2.4.2. Single-Screw-Based System Additive Manufacturing

A Fused Form–FF600+ single-screw extruder 3D printer (Bogotá, Colombia) was employed to produce 3D PCs. This system allows the extrusion of materials that are difficult to supply in filament form [22]. This printer is able to extrude both pellets and filament from two separate nozzles. Pellets in the hopper can be transported to the throat of the printing head using a vacuum, where the pellets are melted and extruded through the heated single screw. With the moving of the printing head, the molten materials are deposited on the print bed in a layer-by-layer manner [23]. In order to avoid interference caused by humidity, the pellets were dried at 60 °C for 4 hours before being poured into the hopper. A schematic of the printer can be seen in Figure 1 where the heat shield and the outer shell of the barrel have been exposed to show the screw.

The general manufacturing process of the samples was as follows: The models generated through CAD software were converted into machine instructions using a slicing engine, and subsequently printed atop an aluminum sheet. This substrate was used to facilitate sample removal post-printing, as well as enhance signal detection in the wave propagation experimental setup. The toolpath files were created using the Simplify3D engine (Cincinnati, OH, USA).

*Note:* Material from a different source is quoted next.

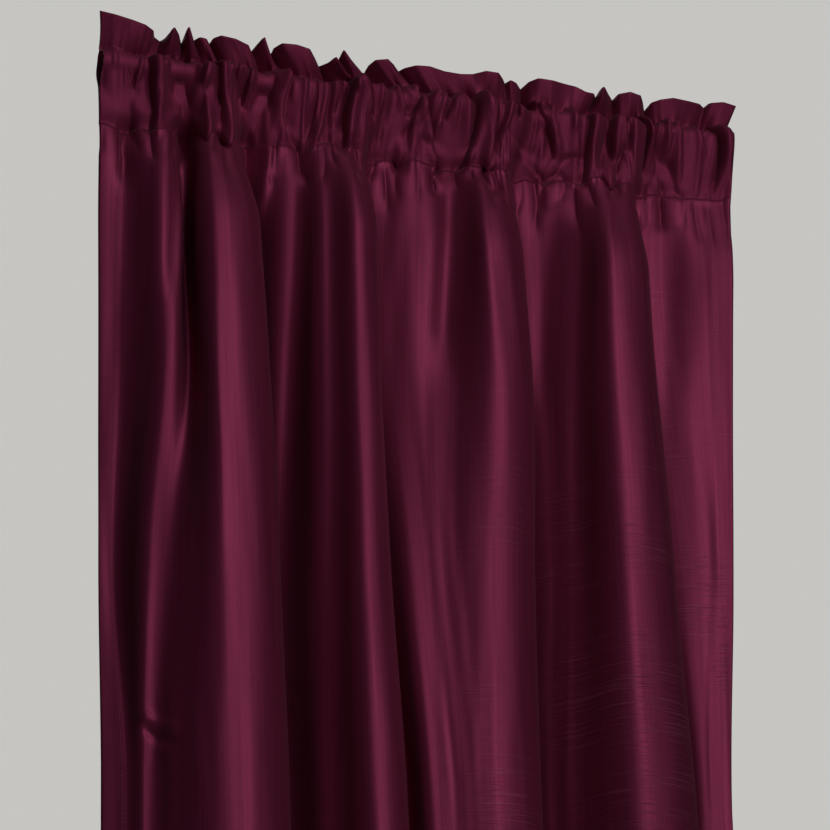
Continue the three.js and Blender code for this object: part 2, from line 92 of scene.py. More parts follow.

2.5. Permittivity Characterization

The first printed sample, shown in Figure 2, was a rectangular slab for the permittivity characterization with the dimensions of 100 mm × 40 mm × 9 mm. This sample was tested as a Fabry–Parot (FP) cavity in a parallel-plate waveguide. Two antennas fixed on the top plate were linked to a network analyzer, measuring transmission along the waveguide. The slab was placed in the center of the two antennas. Perpendicular to the wave propagation direction is the microwave absorption foam. The antenna will excite the transverse electromagnetic field in the parallel-plate waveguide, which behaves in the same way as a plane wave. It will transmit through the sample slab (40 mm distance) and be received by another antenna.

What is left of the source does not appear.